Recommended workflow
Update income, expense, and cash notes at month end so the quarterly number is not based on stale information.
Before each payment window, compare the planner to your bookkeeping records and confirm assumptions with your preparer if needed.
Log the amount and confirmation number the same day you submit the payment. Do not wait until tax time.
Export a PDF copy and send it with payment confirmations to your tax professional or save it with your tax documents.
Quality check before you rely on the numbers
- Income totals match your bookkeeping reports, invoices, platform reports, or bank deposits.
- Expense totals are based on actual records or reasonable estimates, not memory alone.
- Prior payments and withholding have been entered only once.
- Payment confirmation numbers are visible in the payment log.
- Notes explain any large income swing or payment decision.
- A tax professional has reviewed the assumptions if the amount will affect a real payment.
Common mistakes to avoid
- Using gross sales as taxable income. Expenses matter, and the planner has space to document them.
- Forgetting a payment that was already made. Duplicate entries can make the plan look more paid-up than it is.
- Leaving confirmation numbers blank. The confirmation log is one of the most useful parts of the workbook during tax season.
- Never updating the estimate. A projection from January may not be useful after several months of actual business activity.
- Relying on the template as tax advice. The planner organizes information; it does not determine your legal obligation.
FAQ
Can I use this if my income changes every month?
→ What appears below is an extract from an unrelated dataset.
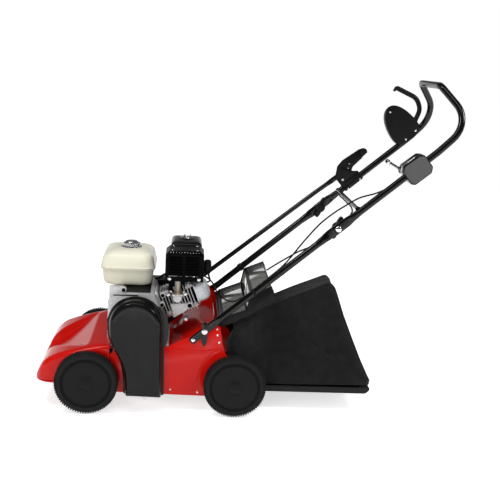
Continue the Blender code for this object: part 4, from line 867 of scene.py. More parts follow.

Yes. That is one of the best reasons to use the planner. Update actual income and expenses as the year progresses so each quarter reflects better information.
Should I enter personal income too?
Enter the items your tax professional told you to include. Some taxpayers need to consider wages, withholding, spouse income, or other income sources when planning estimated payments.
What if I pay a different amount than the planner shows?
Record the amount actually paid and explain the reason in the notes area. The payment log should reflect what happened, not what was originally planned.
Can I send this to my tax preparer?
Yes. Save the workbook and export a PDF copy. Include payment confirmations and any notes that explain unusual changes.
Does the template file my estimated taxes?
No. It is an organizer and tracker. Use the approved payment method recommended by the tax authority or your tax professional.
When to ask for help
Ask a tax professional before relying on a payment amount if your income changed significantly, you added a new business, you moved states, you hired employees, you sold investments, you had a large gain, or you are unsure whether the planning method applies to your situation.